_SOURCE EXCERPT_
— BEGIN —
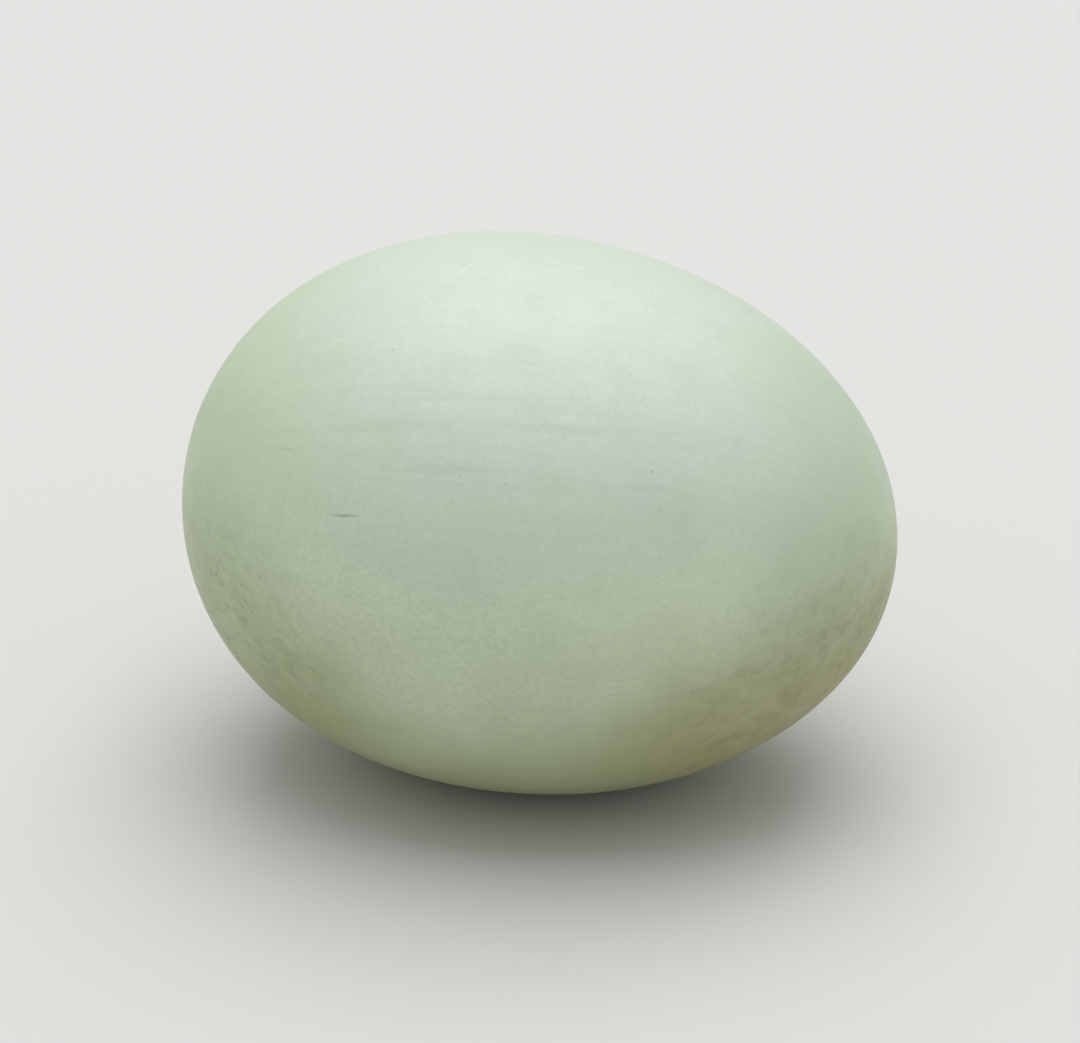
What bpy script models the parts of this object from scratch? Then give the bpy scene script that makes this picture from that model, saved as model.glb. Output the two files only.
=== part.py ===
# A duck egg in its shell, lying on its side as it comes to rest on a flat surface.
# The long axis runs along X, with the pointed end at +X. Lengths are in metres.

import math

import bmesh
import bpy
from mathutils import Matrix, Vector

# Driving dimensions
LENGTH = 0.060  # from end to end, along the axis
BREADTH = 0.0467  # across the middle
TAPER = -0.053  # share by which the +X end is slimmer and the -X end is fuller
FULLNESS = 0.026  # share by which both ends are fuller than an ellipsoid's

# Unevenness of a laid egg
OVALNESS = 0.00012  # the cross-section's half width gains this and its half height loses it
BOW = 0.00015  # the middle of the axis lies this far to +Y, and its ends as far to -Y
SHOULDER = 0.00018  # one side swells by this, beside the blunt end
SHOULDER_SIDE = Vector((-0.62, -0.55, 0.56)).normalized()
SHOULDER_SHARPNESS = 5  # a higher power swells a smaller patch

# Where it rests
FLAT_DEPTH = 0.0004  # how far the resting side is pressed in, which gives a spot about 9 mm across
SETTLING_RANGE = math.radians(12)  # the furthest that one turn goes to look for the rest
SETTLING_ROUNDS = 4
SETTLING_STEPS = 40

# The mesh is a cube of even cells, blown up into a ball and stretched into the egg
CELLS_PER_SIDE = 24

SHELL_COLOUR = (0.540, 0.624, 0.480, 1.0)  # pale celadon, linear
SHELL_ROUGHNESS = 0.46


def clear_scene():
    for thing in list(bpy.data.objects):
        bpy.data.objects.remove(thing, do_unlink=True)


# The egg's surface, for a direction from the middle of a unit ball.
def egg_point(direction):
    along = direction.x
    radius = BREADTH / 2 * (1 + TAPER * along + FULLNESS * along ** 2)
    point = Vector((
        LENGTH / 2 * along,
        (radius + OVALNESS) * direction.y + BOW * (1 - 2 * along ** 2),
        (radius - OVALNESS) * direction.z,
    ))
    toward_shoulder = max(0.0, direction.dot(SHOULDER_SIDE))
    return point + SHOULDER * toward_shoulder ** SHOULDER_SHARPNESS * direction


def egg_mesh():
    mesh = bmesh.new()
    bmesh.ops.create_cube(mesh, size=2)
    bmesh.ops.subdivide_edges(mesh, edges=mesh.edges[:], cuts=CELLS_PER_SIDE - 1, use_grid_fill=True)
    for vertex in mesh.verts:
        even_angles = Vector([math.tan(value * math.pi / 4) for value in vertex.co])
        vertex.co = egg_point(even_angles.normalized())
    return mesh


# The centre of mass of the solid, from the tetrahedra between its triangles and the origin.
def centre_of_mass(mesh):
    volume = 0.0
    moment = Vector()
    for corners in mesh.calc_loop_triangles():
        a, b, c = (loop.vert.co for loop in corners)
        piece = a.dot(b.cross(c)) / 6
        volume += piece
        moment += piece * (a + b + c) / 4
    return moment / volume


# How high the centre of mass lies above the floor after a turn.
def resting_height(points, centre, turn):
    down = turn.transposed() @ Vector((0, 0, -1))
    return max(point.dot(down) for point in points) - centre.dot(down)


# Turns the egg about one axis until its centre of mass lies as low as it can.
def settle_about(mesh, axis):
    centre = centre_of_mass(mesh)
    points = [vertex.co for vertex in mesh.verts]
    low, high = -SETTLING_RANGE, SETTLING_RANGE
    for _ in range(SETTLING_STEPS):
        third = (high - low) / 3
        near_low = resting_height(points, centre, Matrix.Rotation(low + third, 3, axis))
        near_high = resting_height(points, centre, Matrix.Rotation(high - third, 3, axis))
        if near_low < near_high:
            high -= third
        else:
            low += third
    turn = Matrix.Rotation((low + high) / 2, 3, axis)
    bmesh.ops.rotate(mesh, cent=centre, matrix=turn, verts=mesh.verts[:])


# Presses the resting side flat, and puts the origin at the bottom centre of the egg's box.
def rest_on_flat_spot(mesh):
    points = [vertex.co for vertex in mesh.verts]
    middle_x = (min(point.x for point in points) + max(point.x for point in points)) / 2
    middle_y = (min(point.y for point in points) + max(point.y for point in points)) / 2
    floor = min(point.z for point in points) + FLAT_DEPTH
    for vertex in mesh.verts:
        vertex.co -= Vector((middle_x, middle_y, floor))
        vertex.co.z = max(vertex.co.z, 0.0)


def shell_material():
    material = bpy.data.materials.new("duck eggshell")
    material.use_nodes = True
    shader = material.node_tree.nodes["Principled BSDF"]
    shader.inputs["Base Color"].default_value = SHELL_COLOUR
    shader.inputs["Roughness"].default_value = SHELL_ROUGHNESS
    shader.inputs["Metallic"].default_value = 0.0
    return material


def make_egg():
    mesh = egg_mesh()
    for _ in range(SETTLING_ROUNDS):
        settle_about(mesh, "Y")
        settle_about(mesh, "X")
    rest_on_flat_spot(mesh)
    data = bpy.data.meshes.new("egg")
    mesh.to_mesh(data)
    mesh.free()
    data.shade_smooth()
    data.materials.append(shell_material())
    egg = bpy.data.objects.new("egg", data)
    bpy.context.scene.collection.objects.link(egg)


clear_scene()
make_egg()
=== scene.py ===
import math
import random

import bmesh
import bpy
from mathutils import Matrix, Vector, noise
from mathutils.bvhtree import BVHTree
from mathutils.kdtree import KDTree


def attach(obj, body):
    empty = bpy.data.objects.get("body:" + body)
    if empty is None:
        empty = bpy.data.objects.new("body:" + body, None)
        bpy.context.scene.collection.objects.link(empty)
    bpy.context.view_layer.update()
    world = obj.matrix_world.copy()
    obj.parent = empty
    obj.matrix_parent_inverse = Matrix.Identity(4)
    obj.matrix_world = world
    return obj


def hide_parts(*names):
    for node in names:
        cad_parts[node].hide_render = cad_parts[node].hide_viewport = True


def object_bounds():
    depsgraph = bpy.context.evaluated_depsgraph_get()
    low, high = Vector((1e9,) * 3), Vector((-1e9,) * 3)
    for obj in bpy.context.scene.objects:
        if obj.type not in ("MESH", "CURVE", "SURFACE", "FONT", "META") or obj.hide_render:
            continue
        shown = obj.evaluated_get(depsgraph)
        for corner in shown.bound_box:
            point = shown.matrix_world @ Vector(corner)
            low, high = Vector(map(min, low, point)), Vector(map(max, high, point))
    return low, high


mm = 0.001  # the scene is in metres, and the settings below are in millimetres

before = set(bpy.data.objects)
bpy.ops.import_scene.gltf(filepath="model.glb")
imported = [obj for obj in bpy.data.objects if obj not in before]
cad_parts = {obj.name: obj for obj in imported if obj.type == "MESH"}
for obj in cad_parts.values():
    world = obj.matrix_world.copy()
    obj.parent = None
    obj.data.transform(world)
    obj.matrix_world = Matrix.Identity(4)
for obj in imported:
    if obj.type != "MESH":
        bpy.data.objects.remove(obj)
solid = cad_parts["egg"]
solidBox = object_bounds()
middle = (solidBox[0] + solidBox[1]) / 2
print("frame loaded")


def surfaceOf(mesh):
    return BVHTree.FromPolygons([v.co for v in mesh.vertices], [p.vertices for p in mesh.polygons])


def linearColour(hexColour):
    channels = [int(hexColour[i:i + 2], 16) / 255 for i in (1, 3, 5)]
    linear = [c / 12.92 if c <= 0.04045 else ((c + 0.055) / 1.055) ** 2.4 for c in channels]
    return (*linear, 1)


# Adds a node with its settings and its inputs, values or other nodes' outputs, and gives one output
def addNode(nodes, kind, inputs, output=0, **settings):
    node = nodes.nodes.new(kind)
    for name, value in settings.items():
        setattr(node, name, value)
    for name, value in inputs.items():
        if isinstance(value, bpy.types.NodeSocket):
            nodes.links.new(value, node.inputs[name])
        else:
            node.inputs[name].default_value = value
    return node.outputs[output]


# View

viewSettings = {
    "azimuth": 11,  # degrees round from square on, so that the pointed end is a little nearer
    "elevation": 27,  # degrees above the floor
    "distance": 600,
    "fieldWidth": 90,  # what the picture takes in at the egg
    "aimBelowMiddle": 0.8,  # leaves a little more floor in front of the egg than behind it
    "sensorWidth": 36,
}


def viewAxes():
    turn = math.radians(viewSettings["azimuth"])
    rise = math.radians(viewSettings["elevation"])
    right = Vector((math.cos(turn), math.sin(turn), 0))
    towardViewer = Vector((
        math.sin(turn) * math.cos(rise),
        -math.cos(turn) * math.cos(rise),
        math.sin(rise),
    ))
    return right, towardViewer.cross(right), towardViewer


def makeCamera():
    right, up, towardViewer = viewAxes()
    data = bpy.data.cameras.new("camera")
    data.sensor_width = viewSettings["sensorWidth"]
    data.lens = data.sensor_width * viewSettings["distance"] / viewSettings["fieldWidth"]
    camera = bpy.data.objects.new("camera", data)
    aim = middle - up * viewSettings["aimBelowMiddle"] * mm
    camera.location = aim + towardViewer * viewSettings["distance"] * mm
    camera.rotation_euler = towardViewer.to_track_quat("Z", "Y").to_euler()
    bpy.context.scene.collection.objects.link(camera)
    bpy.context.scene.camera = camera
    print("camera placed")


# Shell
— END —
_WHAT TO WORK ON_
In the data above, tally the lines holding "that" and answer with the figure only.

_COMPLETED EXERCISE_
3